Identity management in a university environment, respecting central and faculty needs and providing the identity to shibboleth
Gerhard Schneider, Director of the IT Centre of Freiburg University
Abstract:
Rather than introducing a new system for global identity management, the University of Freiburg decided to continue with the existing software systems (esp. from HIS), to identify the leading system for each set of data and to mirror the data between the various systems. A clearly defined workflow ensures that changes to data are made only on the relevant "leading" system and then propagated to the other systems. User authentication for systems managed by the computer center is done via LDAP. Consequently, while access rights are granted by the LDAP system, the decision of whether or not the person is a member of the University is left to the administration.

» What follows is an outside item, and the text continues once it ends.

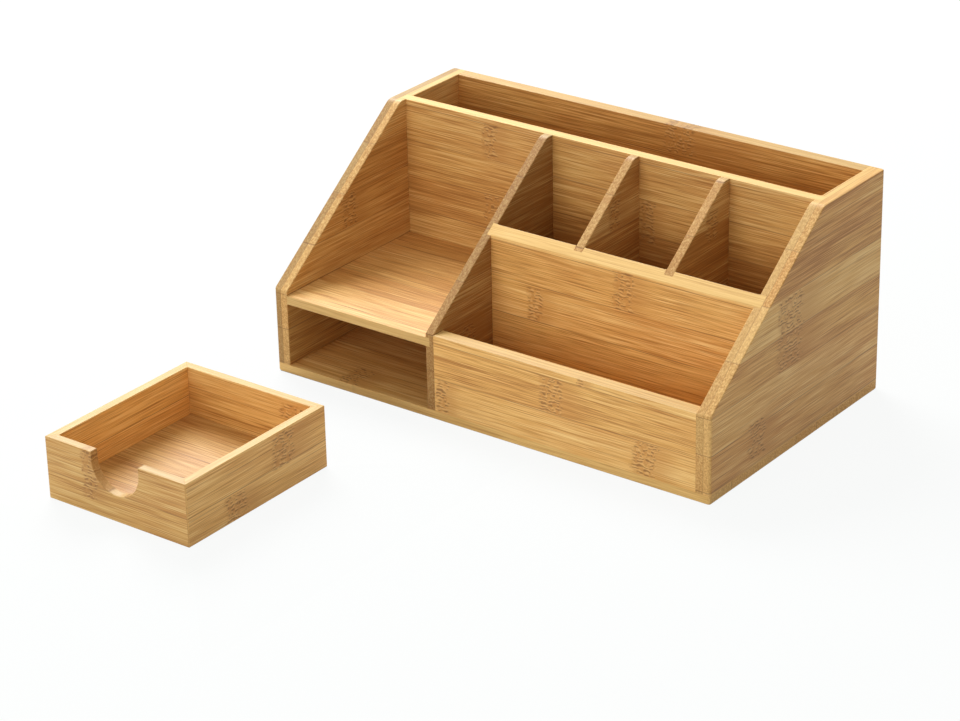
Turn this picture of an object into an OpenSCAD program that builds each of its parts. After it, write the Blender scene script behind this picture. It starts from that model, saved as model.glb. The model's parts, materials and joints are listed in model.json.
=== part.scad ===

As a consequence the implementation of a portal called mylogin to get the necessary tickets for shibboleth is a straightforward process as it only remains to check the data against LDAP before issueing the corresponding tickets.
University 2.0
John Unsworth, Assistant Dean for Publications and Communications, Graduate School of Library and Information Science, University of Illinois
Abstract:
The major challenge facing universities in the next decade is to reinvent themselves as information organizations. Universities are, at their core, organizations that cultivate knowledge, seeking both to create new knowledge and to preserve and convey existing knowledge, but they are remarkably inefficient and therefore ineffective in the way that they leverage their own information resources to advance that core activity. This talk will explore ways that the university could learn from what is now widely called "Web 2.0" -- a term that is meant to identify a shift in emphasis from the computer as platform to the network as platform, from hardware to data, from the wisdom of the expert to the wisdom of crowds, and from fixity to remixability.